TASK DIRECTIONS. Quote every line from the top of the listing down to and including the line that contains "obj.parent = rigid_bodies[body]".

PROVIDED DATA.
===============
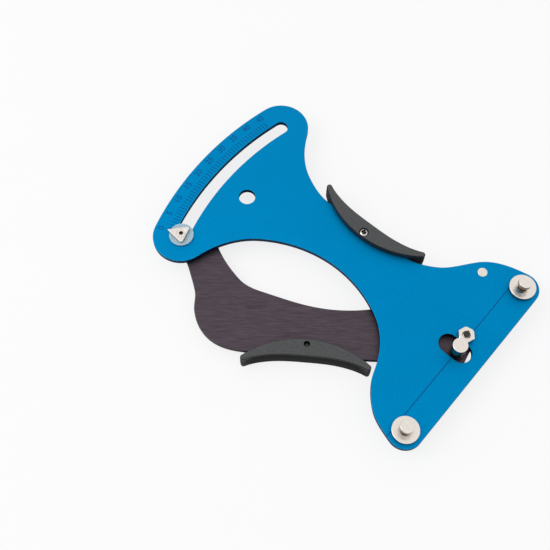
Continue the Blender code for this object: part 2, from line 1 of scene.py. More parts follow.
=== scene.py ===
# %% [markdown]
# # Dressing a spoke tension meter
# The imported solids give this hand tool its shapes, its places and its one joint.
# Here each solid gets its looks: finer edges, an engraved scale, turned marks, recesses and finishes.
# Every piece is drawn in millimetres and becomes metres when it is finished.

# %% Load the frame
import json
import math

import bmesh
import bpy
from mathutils import Matrix, Vector
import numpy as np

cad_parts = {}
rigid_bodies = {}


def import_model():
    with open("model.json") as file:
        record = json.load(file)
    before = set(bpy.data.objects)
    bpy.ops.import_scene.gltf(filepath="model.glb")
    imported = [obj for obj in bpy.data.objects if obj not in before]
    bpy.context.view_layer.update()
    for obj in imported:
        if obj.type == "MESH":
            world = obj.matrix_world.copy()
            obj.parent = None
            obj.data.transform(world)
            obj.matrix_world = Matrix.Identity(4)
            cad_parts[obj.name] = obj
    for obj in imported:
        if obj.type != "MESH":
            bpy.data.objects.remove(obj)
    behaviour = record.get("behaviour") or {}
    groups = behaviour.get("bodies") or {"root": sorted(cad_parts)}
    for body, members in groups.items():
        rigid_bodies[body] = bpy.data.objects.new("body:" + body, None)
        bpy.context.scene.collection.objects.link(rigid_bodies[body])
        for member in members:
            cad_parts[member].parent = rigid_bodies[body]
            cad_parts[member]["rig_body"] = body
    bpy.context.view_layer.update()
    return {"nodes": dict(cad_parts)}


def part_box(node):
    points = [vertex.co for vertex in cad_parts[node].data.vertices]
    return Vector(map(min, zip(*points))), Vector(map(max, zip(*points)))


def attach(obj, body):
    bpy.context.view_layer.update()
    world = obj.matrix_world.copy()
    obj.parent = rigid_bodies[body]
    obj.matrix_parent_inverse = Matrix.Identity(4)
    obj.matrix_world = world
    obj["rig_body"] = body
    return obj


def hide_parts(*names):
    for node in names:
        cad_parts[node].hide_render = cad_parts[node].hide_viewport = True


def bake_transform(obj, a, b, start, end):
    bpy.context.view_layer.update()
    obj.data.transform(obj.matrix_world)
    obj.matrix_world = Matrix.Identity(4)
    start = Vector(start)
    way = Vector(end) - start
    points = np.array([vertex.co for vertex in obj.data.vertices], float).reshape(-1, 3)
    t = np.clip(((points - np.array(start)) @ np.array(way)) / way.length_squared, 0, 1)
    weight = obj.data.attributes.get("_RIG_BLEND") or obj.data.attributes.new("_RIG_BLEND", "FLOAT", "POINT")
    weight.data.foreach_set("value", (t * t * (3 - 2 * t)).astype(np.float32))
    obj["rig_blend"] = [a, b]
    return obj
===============
SOLUTION FOR THIS EXERCISE.
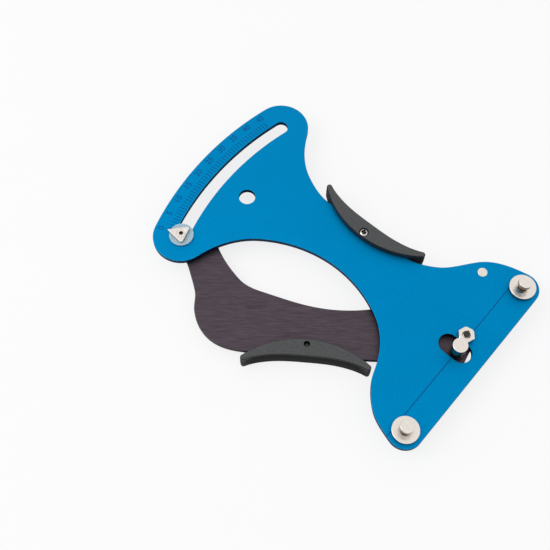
Continue the Blender code for this object: part 2, from line 1 of scene.py. More parts follow.
=== scene.py ===
# %% [markdown]
# # Dressing a spoke tension meter
# The imported solids give this hand tool its shapes, its places and its one joint.
# Here each solid gets its looks: finer edges, an engraved scale, turned marks, recesses and finishes.
# Every piece is drawn in millimetres and becomes metres when it is finished.

# %% Load the frame
import json
import math

import bmesh
import bpy
from mathutils import Matrix, Vector
import numpy as np

cad_parts = {}
rigid_bodies = {}


def import_model():
    with open("model.json") as file:
        record = json.load(file)
    before = set(bpy.data.objects)
    bpy.ops.import_scene.gltf(filepath="model.glb")
    imported = [obj for obj in bpy.data.objects if obj not in before]
    bpy.context.view_layer.update()
    for obj in imported:
        if obj.type == "MESH":
            world = obj.matrix_world.copy()
            obj.parent = None
            obj.data.transform(world)
            obj.matrix_world = Matrix.Identity(4)
            cad_parts[obj.name] = obj
    for obj in imported:
        if obj.type != "MESH":
            bpy.data.objects.remove(obj)
    behaviour = record.get("behaviour") or {}
    groups = behaviour.get("bodies") or {"root": sorted(cad_parts)}
    for body, members in groups.items():
        rigid_bodies[body] = bpy.data.objects.new("body:" + body, None)
        bpy.context.scene.collection.objects.link(rigid_bodies[body])
        for member in members:
            cad_parts[member].parent = rigid_bodies[body]
            cad_parts[member]["rig_body"] = body
    bpy.context.view_layer.update()
    return {"nodes": dict(cad_parts)}


def part_box(node):
    points = [vertex.co for vertex in cad_parts[node].data.vertices]
    return Vector(map(min, zip(*points))), Vector(map(max, zip(*points)))


def attach(obj, body):
    bpy.context.view_layer.update()
    world = obj.matrix_world.copy()
    obj.parent = rigid_bodies[body]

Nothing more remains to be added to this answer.